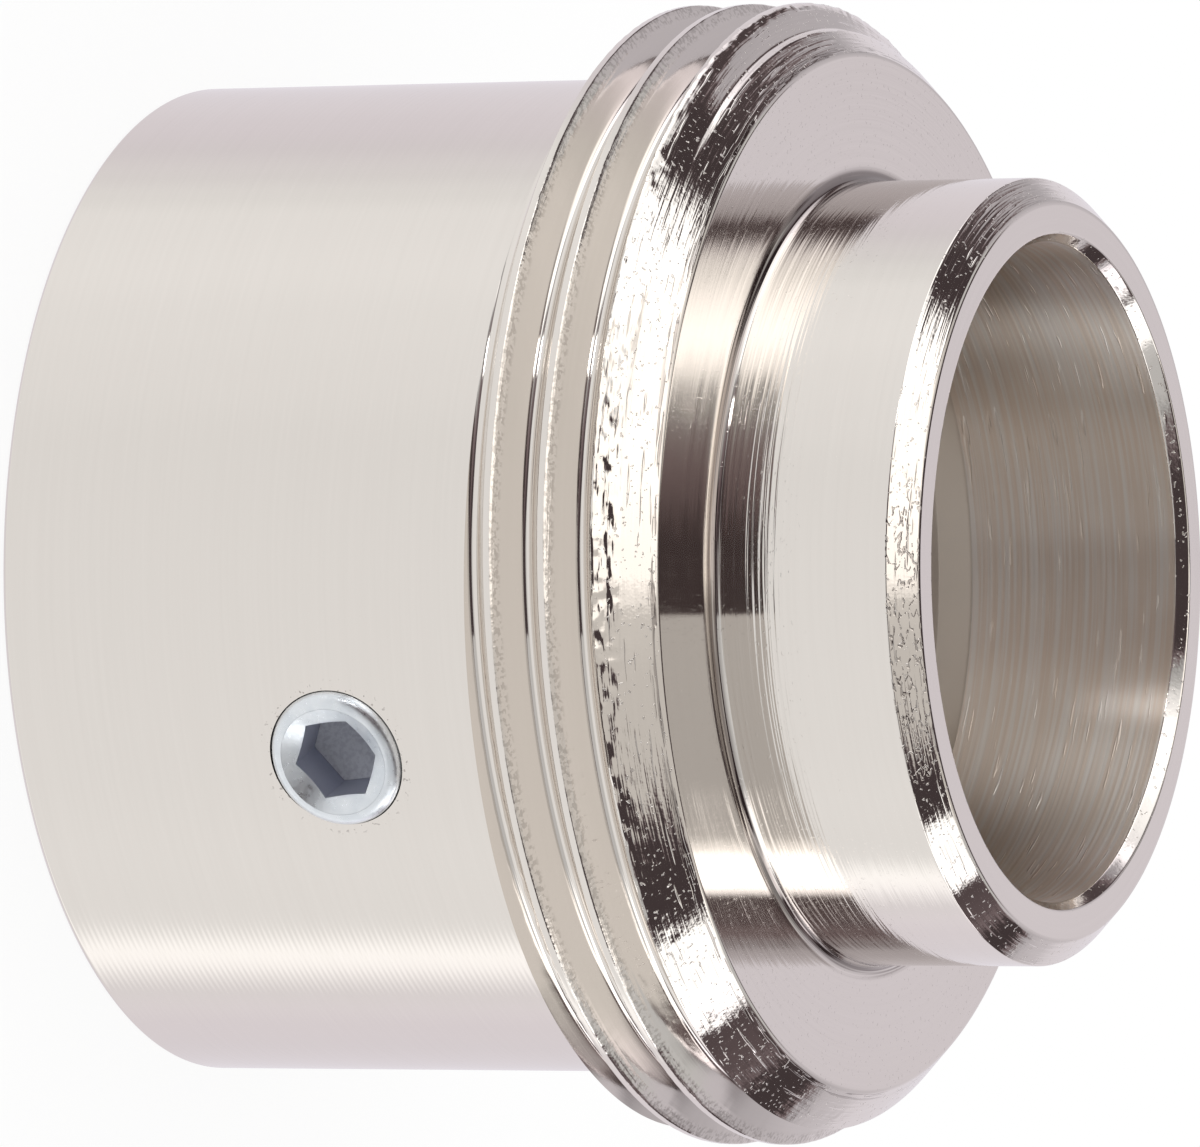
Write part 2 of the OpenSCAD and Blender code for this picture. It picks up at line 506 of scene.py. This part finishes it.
class Graph:
    """A node tree that takes numbers, colours and sockets alike as inputs."""

    def __init__(self, tree):
        self.tree = tree
        tree.nodes.clear()

    def put(self, value, socket):
        """Links a socket, or sets a value."""
        if isinstance(value, bpy.types.NodeSocket):
            self.tree.links.new(value, socket)
        else:
            socket.default_value = value

    def node(self, kind, inputs=None, **settings):
        """A shader node with its settings and inputs."""
        made = self.tree.nodes.new("ShaderNode" + kind)
        for name, value in settings.items():
            setattr(made, name, value)
        for name, value in (inputs or {}).items():
            self.put(value, made.inputs[name])
        return made

    def math(self, operation, *values):
        """The result of a math node."""
        made = self.node("Math", operation=operation)
        for value, socket in zip(values, made.inputs):
            self.put(value, socket)
        return made.outputs[0]

    def total(self, *values):
        """The sum of several values. Plain numbers among them are added here, without a node."""
        sockets = [value for value in values if isinstance(value, bpy.types.NodeSocket)]
        number = sum(value for value in values if value not in sockets)
        for value in sockets:
            number = self.math("ADD", value, number) if number != 0 else value
        return number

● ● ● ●

PROMPT - Lines from the start of the material above through the line containing "node tree that" are to be duplicated exactly, and only those.

THE ANSWER -
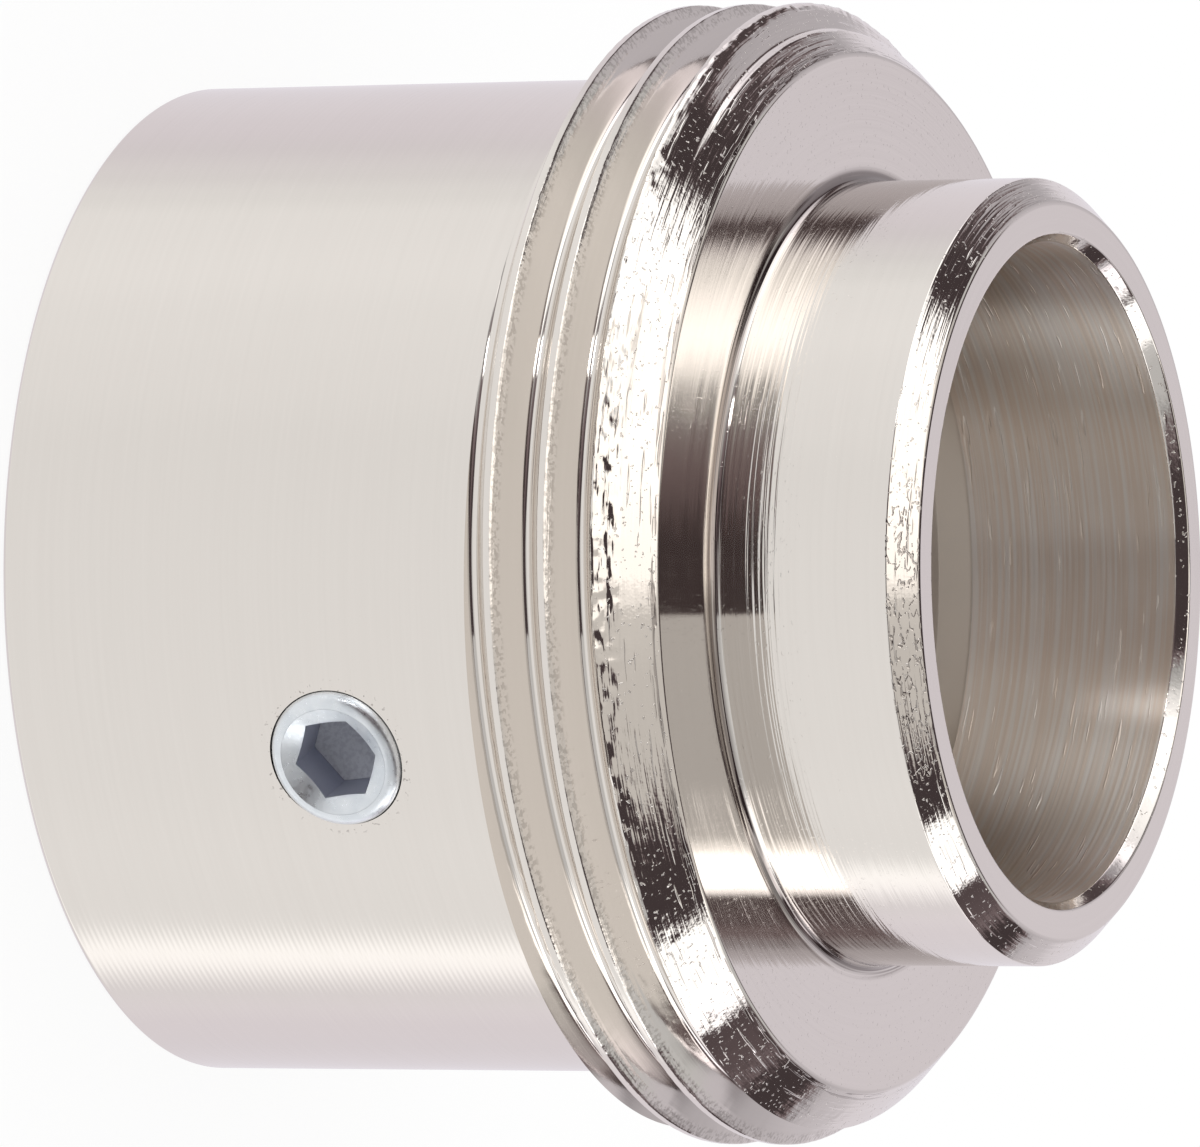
Write part 2 of the OpenSCAD and Blender code for this picture. It picks up at line 506 of scene.py. This part finishes it.
class Graph:
    """A node tree that takes numbers, colours and sockets alike as inputs."""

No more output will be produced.